> _Requirements_:
Your task is to give the data again, exactly, with every line intact.

> _Data lines_:
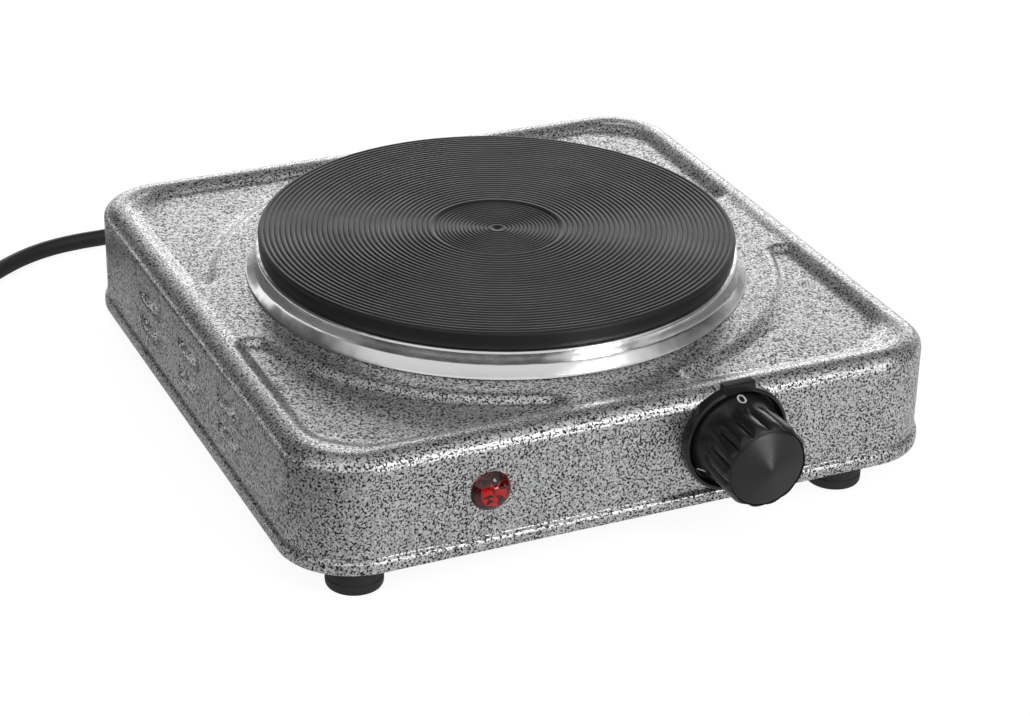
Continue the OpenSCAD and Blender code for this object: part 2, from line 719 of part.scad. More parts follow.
module plug_body() {
    color("#17171a") translate(plug_at) rotate([-90, 0, 0]) rotate_extrude() polygon([
        [0, 0], [4.5, 0], [6.6, plug_tail], [9.5, plug_tail + 1.5], [12.5, plug_tail + 4],
        [14.5, plug_tail + 10], [plug_r - 1.6, plug_tail + 16], [plug_r - 0.2, plug_tail + 18],
        [plug_r - 0.2, plug_tail + plug_len - 1], [plug_r - 1.2, plug_tail + plug_len],
        [0, plug_tail + plug_len]]);
}

module plug_pins() {
    y0 = plug_at.y + plug_tail + plug_len;
    color("#d2d2cf") for (x = [-9.5, 9.5]) translate([plug_at.x + x, 0, plug_at.z])
        rotate([-90, 0, 0]) rotate_extrude() polygon([[0, y0], [plug_pin_r, y0],
            [plug_pin_r, y0 + plug_pin_len - 1.4], [1.2, y0 + plug_pin_len], [0, y0 + plug_pin_len]]);
}

module plug_earth_clips() {
    y0 = plug_at.y + plug_tail + plug_len;
    color("#c9a24a") for (z = [-1, 1])
        translate([plug_at.x - 3, y0 - 10, plug_at.z + z * (plug_r - 0.7) - 0.4]) cube([6, 10.4, 0.8]);
}

housing();
base_plate();
feet();
foot_screws();
base_screws();
hot_plate();
trim_ring();
coil_cement();
heating_coil();
insulation_disc();
plate_cover();
centre_stud();
clamp_bar();
heat_shield();
stud_washer();
stud_nut();
element_pins();
element_insulators();
thermal_limiter();
limiter_ring();
thermostat_body();
thermostat_bracket();
thermostat_bush();
thermostat_screws();
thermostat_spindle();
moving_blade();
fixed_blade();
knob();
knob_cap();
knob_spring();
bezel();
lamp_lens();
lamp_sleeve();
neon_bulb();
lamp_clip();
lamp_leads();
terminal_block();
terminal_screws();
live_wire();
neutral_wire();
earth_wire();
switched_wire();
limiter_wire();
earth_screw();
strain_relief();
cord_core();
cord_clamp();
cord_clamp_screws();
cord();
cord_coil();
cord_end();
cord_tie();
plug_body();
plug_pins();
plug_earth_clips();
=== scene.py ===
import json
import math

import bpy
import bmesh
import numpy as np
from mathutils import Matrix, Vector


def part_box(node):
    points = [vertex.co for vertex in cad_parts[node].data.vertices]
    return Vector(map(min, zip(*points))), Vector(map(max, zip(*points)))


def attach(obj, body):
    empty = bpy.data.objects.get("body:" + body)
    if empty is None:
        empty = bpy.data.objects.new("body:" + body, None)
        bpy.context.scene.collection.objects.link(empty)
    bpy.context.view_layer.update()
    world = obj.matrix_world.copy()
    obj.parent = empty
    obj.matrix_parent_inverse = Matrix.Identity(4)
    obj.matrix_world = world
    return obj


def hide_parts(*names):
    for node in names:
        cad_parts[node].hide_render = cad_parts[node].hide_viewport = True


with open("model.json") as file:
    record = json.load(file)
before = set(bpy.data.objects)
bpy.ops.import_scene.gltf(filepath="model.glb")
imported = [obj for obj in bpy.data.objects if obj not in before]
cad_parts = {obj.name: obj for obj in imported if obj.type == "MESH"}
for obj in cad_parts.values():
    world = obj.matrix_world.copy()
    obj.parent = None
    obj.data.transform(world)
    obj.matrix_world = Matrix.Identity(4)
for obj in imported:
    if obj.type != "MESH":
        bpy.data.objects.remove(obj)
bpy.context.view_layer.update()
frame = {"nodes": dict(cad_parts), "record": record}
scene = bpy.context.scene
MM = 0.001


# ---- camera ----------------------------------------------------------------------

AZIMUTH, ELEVATION, ROLL = -25.973, 27.172, 1.823      # degrees
AIM, DISTANCE = (0.00446, -0.03555, 0.035), 1.01288    # metres
LENS, SHIFT_X = 93.32, -0.04375


def make_camera():
    azimuth, elevation, roll = (math.radians(v) for v in (AZIMUTH, ELEVATION, ROLL))
    back = Vector((math.sin(azimuth) * math.cos(elevation),
                   -math.cos(azimuth) * math.cos(elevation), math.sin(elevation)))
    level = (-back).cross(Vector((0, 0, 1))).normalized()
    up = level.cross(-back)
    right = math.cos(roll) * level + math.sin(roll) * up
    top = -math.sin(roll) * level + math.cos(roll) * up
    data = bpy.data.cameras.new("camera")
    data.lens = LENS
    data.sensor_width = 36
    data.shift_x = SHIFT_X
    data.clip_start = 0.05
    camera = bpy.data.objects.new("camera", data)
    camera.matrix_world = (Matrix.Translation(Vector(AIM) + back * DISTANCE)
                           @ Matrix((right, top, back)).transposed().to_4x4())
    scene.collection.objects.link(camera)
    scene.camera = camera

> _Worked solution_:
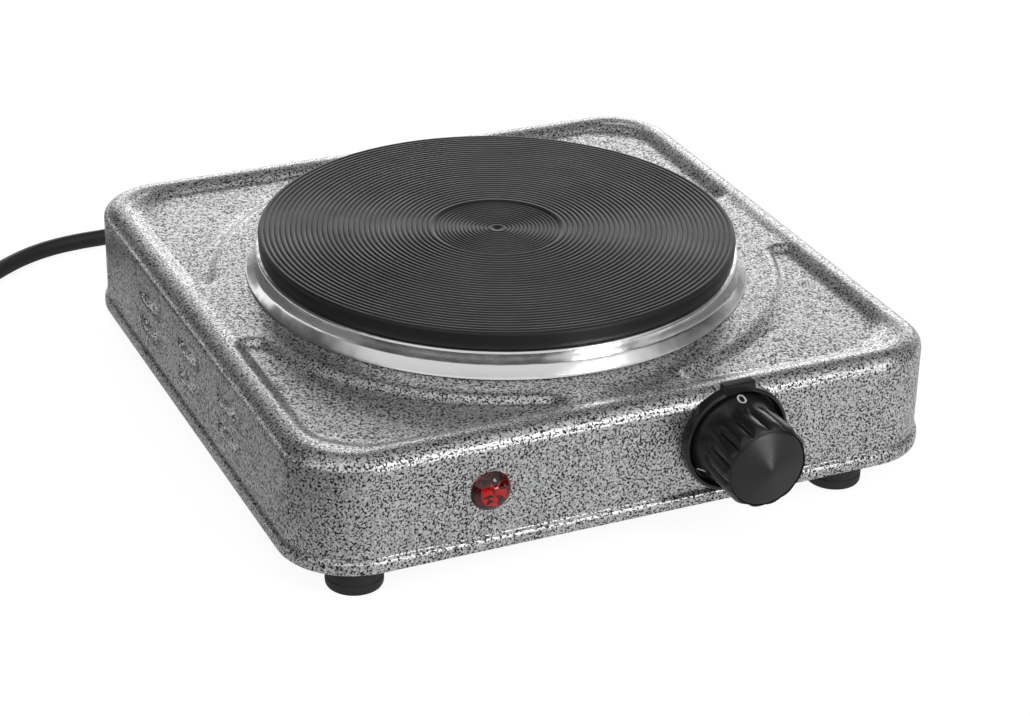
Continue the OpenSCAD and Blender code for this object: part 2, from line 719 of part.scad. More parts follow.
module plug_body() {
    color("#17171a") translate(plug_at) rotate([-90, 0, 0]) rotate_extrude() polygon([
        [0, 0], [4.5, 0], [6.6, plug_tail], [9.5, plug_tail + 1.5], [12.5, plug_tail + 4],
        [14.5, plug_tail + 10], [plug_r - 1.6, plug_tail + 16], [plug_r - 0.2, plug_tail + 18],
        [plug_r - 0.2, plug_tail + plug_len - 1], [plug_r - 1.2, plug_tail + plug_len],
        [0, plug_tail + plug_len]]);
}

module plug_pins() {
    y0 = plug_at.y + plug_tail + plug_len;
    color("#d2d2cf") for (x = [-9.5, 9.5]) translate([plug_at.x + x, 0, plug_at.z])
        rotate([-90, 0, 0]) rotate_extrude() polygon([[0, y0], [plug_pin_r, y0],
            [plug_pin_r, y0 + plug_pin_len - 1.4], [1.2, y0 + plug_pin_len], [0, y0 + plug_pin_len]]);
}

module plug_earth_clips() {
    y0 = plug_at.y + plug_tail + plug_len;
    color("#c9a24a") for (z = [-1, 1])
        translate([plug_at.x - 3, y0 - 10, plug_at.z + z * (plug_r - 0.7) - 0.4]) cube([6, 10.4, 0.8]);
}

housing();
base_plate();
feet();
foot_screws();
base_screws();
hot_plate();
trim_ring();
coil_cement();
heating_coil();
insulation_disc();
plate_cover();
centre_stud();
clamp_bar();
heat_shield();
stud_washer();
stud_nut();
element_pins();
element_insulators();
thermal_limiter();
limiter_ring();
thermostat_body();
thermostat_bracket();
thermostat_bush();
thermostat_screws();
thermostat_spindle();
moving_blade();
fixed_blade();
knob();
knob_cap();
knob_spring();
bezel();
lamp_lens();
lamp_sleeve();
neon_bulb();
lamp_clip();
lamp_leads();
terminal_block();
terminal_screws();
live_wire();
neutral_wire();
earth_wire();
switched_wire();
limiter_wire();
earth_screw();
strain_relief();
cord_core();
cord_clamp();
cord_clamp_screws();
cord();
cord_coil();
cord_end();
cord_tie();
plug_body();
plug_pins();
plug_earth_clips();
=== scene.py ===
import json
import math

import bpy
import bmesh
import numpy as np
from mathutils import Matrix, Vector


def part_box(node):
    points = [vertex.co for vertex in cad_parts[node].data.vertices]
    return Vector(map(min, zip(*points))), Vector(map(max, zip(*points)))


def attach(obj, body):
    empty = bpy.data.objects.get("body:" + body)
    if empty is None:
        empty = bpy.data.objects.new("body:" + body, None)
        bpy.context.scene.collection.objects.link(empty)
    bpy.context.view_layer.update()
    world = obj.matrix_world.copy()
    obj.parent = empty
    obj.matrix_parent_inverse = Matrix.Identity(4)
    obj.matrix_world = world
    return obj


def hide_parts(*names):
    for node in names:
        cad_parts[node].hide_render = cad_parts[node].hide_viewport = True


with open("model.json") as file:
    record = json.load(file)
before = set(bpy.data.objects)
bpy.ops.import_scene.gltf(filepath="model.glb")
imported = [obj for obj in bpy.data.objects if obj not in before]
cad_parts = {obj.name: obj for obj in imported if obj.type == "MESH"}
for obj in cad_parts.values():
    world = obj.matrix_world.copy()
    obj.parent = None
    obj.data.transform(world)
    obj.matrix_world = Matrix.Identity(4)
for obj in imported:
    if obj.type != "MESH":
        bpy.data.objects.remove(obj)
bpy.context.view_layer.update()
frame = {"nodes": dict(cad_parts), "record": record}
scene = bpy.context.scene
MM = 0.001


# ---- camera ----------------------------------------------------------------------

AZIMUTH, ELEVATION, ROLL = -25.973, 27.172, 1.823      # degrees
AIM, DISTANCE = (0.00446, -0.03555, 0.035), 1.01288    # metres
LENS, SHIFT_X = 93.32, -0.04375


def make_camera():
    azimuth, elevation, roll = (math.radians(v) for v in (AZIMUTH, ELEVATION, ROLL))
    back = Vector((math.sin(azimuth) * math.cos(elevation),
                   -math.cos(azimuth) * math.cos(elevation), math.sin(elevation)))
    level = (-back).cross(Vector((0, 0, 1))).normalized()
    up = level.cross(-back)
    right = math.cos(roll) * level + math.sin(roll) * up
    top = -math.sin(roll) * level + math.cos(roll) * up
    data = bpy.data.cameras.new("camera")
    data.lens = LENS
    data.sensor_width = 36
    data.shift_x = SHIFT_X
    data.clip_start = 0.05
    camera = bpy.data.objects.new("camera", data)
    camera.matrix_world = (Matrix.Translation(Vector(AIM) + back * DISTANCE)
                           @ Matrix((right, top, back)).transposed().to_4x4())
    scene.collection.objects.link(camera)
    scene.camera = camera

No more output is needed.